The Chinese American WWII Veterans Recognition Project is a program of the Chinese American Citizens Alliance (C.A.C.A.), a 501(c)8, and the National Chinese American Citizens Alliance Community Involvement Fund, a 501(c)3. Together we are spearheading a national campaign to identify, honor, and recognize the efforts and accomplishments of all Chinese Americans who served in the United States Armed Services in World War II. For more information contact firstname.lastname@example.org.
Dr. Joe Leeker has published two fascinating e-books, “The Aircraft of Air America”, and “The History of Air America”. Professor Leeker worked extensively with the University of Texas at Dallas in researching and writing these e-books. Anyone interested in CAT/Air America History would enjoy these reads.
The Aircraft of Air America (e-book)
by: Dr. Joe F. Leeker
This e-book lists the individual history of all aircraft ever operated by Air America including all known accidents. As the “birth date” of Air America was 31 March 1959, CAT aircraft are only dealt with if they still existed after that date. Files of interest to readers of the CAT Association are those about the Bell 47, Goose, B-26, C-47, C-46, PBY, B-17, C-54, DC-6, and the Jets.
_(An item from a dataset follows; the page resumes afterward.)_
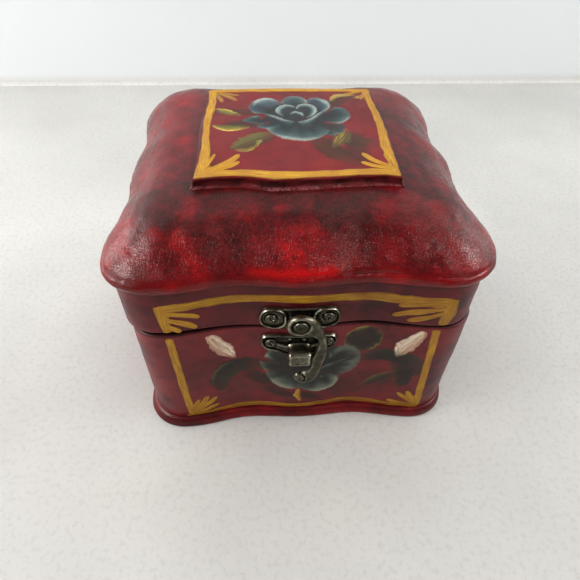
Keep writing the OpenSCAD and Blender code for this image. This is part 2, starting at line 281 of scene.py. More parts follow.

The History of Air America (e-book)
by: Dr. Joe F. Leeker
This e-book tries to give a detailed history of Air America and its predecessor Civil Air Transport. It starts with 2 files about CAT operations in Mainland China, then deals with several aspects of CAT operations on Taiwan (structure, scheduled and charter flights, work for the US Government), then presents CAT operations “in remote countries” like New Zealand, Guatemala or Indonesia, and finally deals with operations that began at the times of CAT and still existed at the times of Air America like the Technical Services Division at Tainan, operations out of Japan (including CAT during the Korean War), operations run out of Kadena and Clark Air Bases and missions to Tibet flown by CAT and later Air America.